* [Objective]
Copy out every line exactly as given.

* [Information provided]
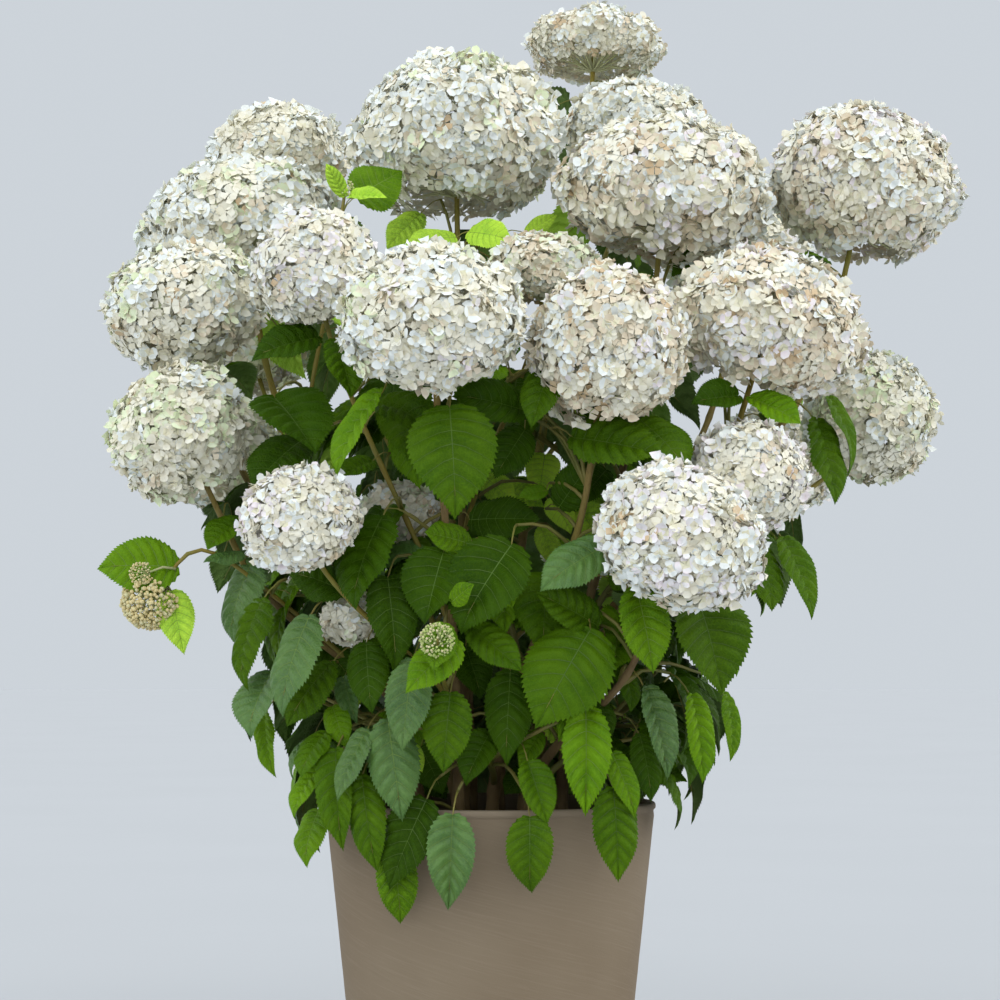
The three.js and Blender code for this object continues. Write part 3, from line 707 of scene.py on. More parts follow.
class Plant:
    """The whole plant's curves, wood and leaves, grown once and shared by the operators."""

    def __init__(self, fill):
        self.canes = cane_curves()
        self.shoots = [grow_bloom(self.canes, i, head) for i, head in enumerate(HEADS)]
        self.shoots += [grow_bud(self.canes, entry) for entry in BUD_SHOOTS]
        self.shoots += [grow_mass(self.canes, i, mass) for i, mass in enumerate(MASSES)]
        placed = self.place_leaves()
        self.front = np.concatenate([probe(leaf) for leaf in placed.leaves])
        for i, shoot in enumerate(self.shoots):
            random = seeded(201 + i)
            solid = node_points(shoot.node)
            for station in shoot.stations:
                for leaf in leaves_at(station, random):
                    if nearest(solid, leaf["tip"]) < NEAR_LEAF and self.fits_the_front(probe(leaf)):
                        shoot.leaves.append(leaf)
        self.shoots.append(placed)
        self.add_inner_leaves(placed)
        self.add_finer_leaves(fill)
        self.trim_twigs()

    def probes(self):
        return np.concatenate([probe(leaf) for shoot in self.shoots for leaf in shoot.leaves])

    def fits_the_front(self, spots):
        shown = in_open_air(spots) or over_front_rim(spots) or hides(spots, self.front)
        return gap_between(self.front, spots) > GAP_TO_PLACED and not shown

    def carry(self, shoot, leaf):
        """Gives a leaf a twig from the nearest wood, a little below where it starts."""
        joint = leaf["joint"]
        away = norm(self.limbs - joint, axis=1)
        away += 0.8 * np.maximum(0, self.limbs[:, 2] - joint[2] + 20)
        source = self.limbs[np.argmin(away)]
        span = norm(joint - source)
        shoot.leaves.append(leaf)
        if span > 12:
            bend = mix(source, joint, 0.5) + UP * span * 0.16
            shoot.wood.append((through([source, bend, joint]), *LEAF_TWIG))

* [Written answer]
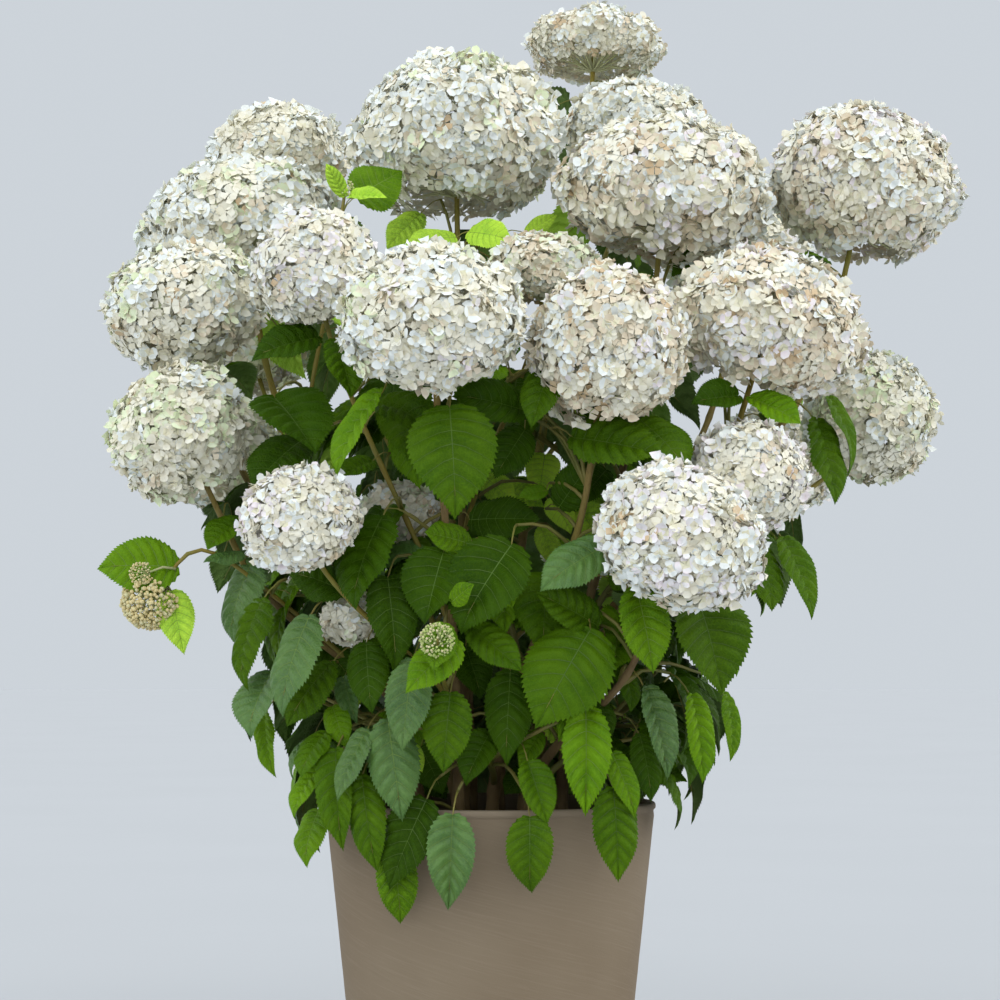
The three.js and Blender code for this object continues. Write part 3, from line 707 of scene.py on. More parts follow.
class Plant:
    """The whole plant's curves, wood and leaves, grown once and shared by the operators."""

    def __init__(self, fill):
        self.canes = cane_curves()
        self.shoots = [grow_bloom(self.canes, i, head) for i, head in enumerate(HEADS)]
        self.shoots += [grow_bud(self.canes, entry) for entry in BUD_SHOOTS]
        self.shoots += [grow_mass(self.canes, i, mass) for i, mass in enumerate(MASSES)]
        placed = self.place_leaves()
        self.front = np.concatenate([probe(leaf) for leaf in placed.leaves])
        for i, shoot in enumerate(self.shoots):
            random = seeded(201 + i)
            solid = node_points(shoot.node)
            for station in shoot.stations:
                for leaf in leaves_at(station, random):
                    if nearest(solid, leaf["tip"]) < NEAR_LEAF and self.fits_the_front(probe(leaf)):
                        shoot.leaves.append(leaf)
        self.shoots.append(placed)
        self.add_inner_leaves(placed)
        self.add_finer_leaves(fill)
        self.trim_twigs()

    def probes(self):
        return np.concatenate([probe(leaf) for shoot in self.shoots for leaf in shoot.leaves])

    def fits_the_front(self, spots):
        shown = in_open_air(spots) or over_front_rim(spots) or hides(spots, self.front)
        return gap_between(self.front, spots) > GAP_TO_PLACED and not shown

    def carry(self, shoot, leaf):
        """Gives a leaf a twig from the nearest wood, a little below where it starts."""
        joint = leaf["joint"]
        away = norm(self.limbs - joint, axis=1)
        away += 0.8 * np.maximum(0, self.limbs[:, 2] - joint[2] + 20)
        source = self.limbs[np.argmin(away)]
        span = norm(joint - source)
        shoot.leaves.append(leaf)
        if span > 12:
            bend = mix(source, joint, 0.5) + UP * span * 0.16
            shoot.wood.append((through([source, bend, joint]), *LEAF_TWIG))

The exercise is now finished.